La semana pasada estuve en Zaragoza disfrutando del Campeonato de España de baloncesto Infantil y Cadete de Selecciones Autonómicas. Y bien digo disfrutando, ya que para mí fue un placer poder ver a todos esos chicos y chicas practicando este deporte. Son chavales entre doce y quince años a los que les apasiona el baloncesto y lo viven intensamente. A estas edades, los jugadores no se pierden en protestas a los árbitros (para eso ya están los padres, lamentablemente), no se enzarzan en marrullerías con contrarios que les haga perder la concentración en el juego, tampoco le protestan a su entrenador cuando les sustituyen y aplauden la canasta de un compañero como si fuera propia; simplemente hacen lo que más les gusta: jugar a baloncesto

Estos chicos, que son las estrellas del mañana, despliegan todo su talento de una forma natural, muchas veces sin pensar en lo que hacen. Están todavía por ´pulir´. Salen a la pista a jugar y a disfrutar y es en eso donde radica la belleza de este juego en edades tempranas. Cuando van creciendo, van perdiendo esa frescura, ese descaro o esa facilidad a la hora de tomar decisiones. Muchas veces por culpa de entrenadores que quieren que sus jugadores se amolden a su estilo, en vez de adaptarse él a sus pupilos; otras por la falta de motivación que supone no tener una referencia cercana; y otras por que se despistan por la cantidad de alternativas que ofrece la sociedad actual.

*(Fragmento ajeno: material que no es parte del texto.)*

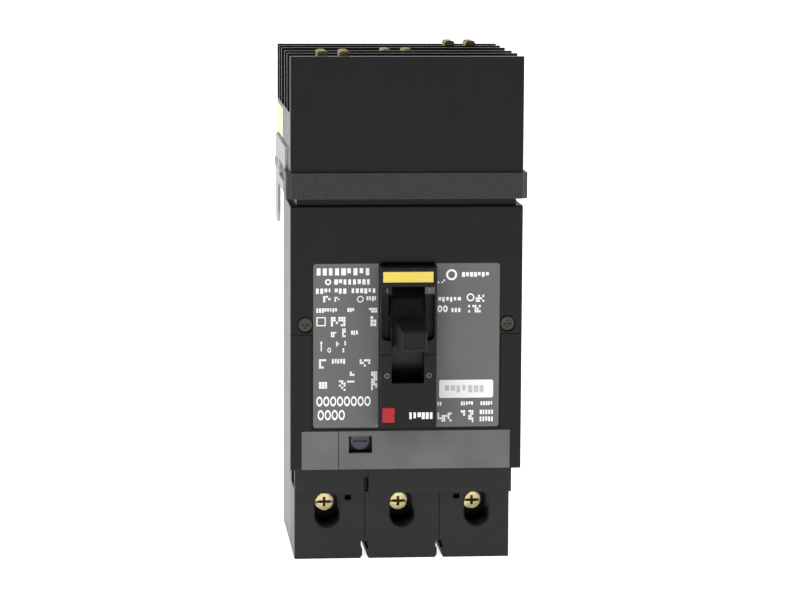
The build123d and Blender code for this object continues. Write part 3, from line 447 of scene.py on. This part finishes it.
def draw_right_label(bm):
    d = face_depth("label_right")
    ink_ring(bm, (20.2, 133.2), 2.5, 0.9, d)
    ink_word(bm, (24.9, 37.8), (132.2, 134.3), d, 1.8)
    ink_cells(bm, (13.9, 17.3), (129.4, 131.2), d, 4, 2)
    ink_word(bm, (14.3, 24.8), (120.9, 123.1), d, 1.75)
    ink_zeros(bm, (13.9, 18.8), (116.2, 119.4), d, 2)
    ink_word(bm, (20.2, 24.8), (116.2, 118.1), d, 1.5)
    ink_ring(bm, (28.8, 122.9), 1.8, 0.6, d)
    ink_cells(bm, (31.2, 35.2), (120.8, 124.2), d, 4, 3)
    ink_cells(bm, (27.8, 33.6), (116.0, 119.6), d, 6, 3)
    ink_word(bm, (14.2, 16.2), (73.7, 75.4), d, 1.0)
    ink_word(bm, (24.8, 30.6), (73.7, 75.5), d, 1.15)
    ink_word(bm, (33.7, 39.4), (73.7, 75.5), d, 1.15)
    ink_cells(bm, (14.2, 20.7), (66.4, 70.6), d, 7, 4)
    ink_cells(bm, (24.8, 26.9), (66.2, 71.7), d, 2, 4)
    ink_cells(bm, (28.2, 30.6), (66.0, 71.7), d, 3, 5)
    ink_word(bm, (33.4, 39.4), (69.6, 71.6), d, 1.3)
    ink_word(bm, (33.4, 39.4), (66.3, 68.5), d, 1.3)


def draw_sticker(bm):
    """A paper sticker with rounded corners."""
    d = face_depth("label_right")
    x, h, r = (14.9, 39.4), (77.2, 85.4), 0.8
    corners = (
        (x[1] - r, h[1] - r, 0),
        (x[0] + r, h[1] - r, 90),
        (x[0] + r, h[0] + r, 180),
        (x[1] - r, h[0] + r, 270),
    )
    points = []
    for cx, ch, start in corners:
        for step in range(5):
            angle = math.radians(start + 22.5 * step)
            points.append((cx + r * math.cos(angle), ch + r * math.sin(angle)))
    ink_outline(bm, points, d)


def draw_sticker_print(bm):
    d = face_depth("label_right") + INK
    ink_word(bm, (17.6, 35.0), (79.6, 82.9), d, 2.6)


def draw_column_print(bm):
    d = face_depth("accessory_cover")
    ink_word(bm, (0.8, 11.2), (68.9, 71.9), d - 0.25, 1.85)


def draw_position_marks(bm):
    """The I and O marks beside the handle slot."""
    d = face_depth("accessory_cover")
    for x in (-9.4, 9.6):
        ink_ring(bm, (x, 88.6), 1.1, 0.35, d)
        ink_block(bm, (x - 0.2, x + 0.2), (126.1, 128.1), d + INK)


def draw_on_plate(bm):
    ink_block(bm, (7.6, 11.9), (125.6, 128.6), face_depth("accessory_cover"))


def make_prints(materials):
    white, grey = materials["print_white"], materials["print_grey"]
    print_piece("print_label_left", draw_left_label, white)
    print_piece("print_label_right", draw_right_label, white)
    print_piece("paper_sticker", draw_sticker, materials["paper"])
    print_piece("print_sticker", draw_sticker_print, materials["faded_print"])
    print_piece("print_column", draw_column_print, white)
    print_piece("on_mark_plate", draw_on_plate, materials["mark_plate"])
    print_piece("print_positions", draw_position_marks, grey)


make_camera()
materials = make_materials()
make_studio()
dress_nodes(materials)
# painted shade: dark brass on the faces inside each clamp screw's recess
for screw_name in ("lug_screw_a", "lug_screw_b", "lug_screw_c"):
    darken_recess(screw_name, materials["dark_brass_painted_shade"])
make_prints(materials)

Por eso, es en estas categorías cuando ofrecen de manera gratuita todo lo que llevan dentro sin los vicios que acompañan al desarrollo del jugador al convertirse en profesional.

Nombres como el de Albert Homs, Agustí Sans, Javier Marín..., que al aficionado de hoy no le dicen nada, en un futuro no muy lejano estarán en boca de todos. A todos ellos les diría que a lo largo de su carrera nunca perdieran el espíritu de Peter Pan y que cada vez que salten a una cancha, incluso cuando tengan treinta y muchos años, lo hagan como cuando eran cadetes.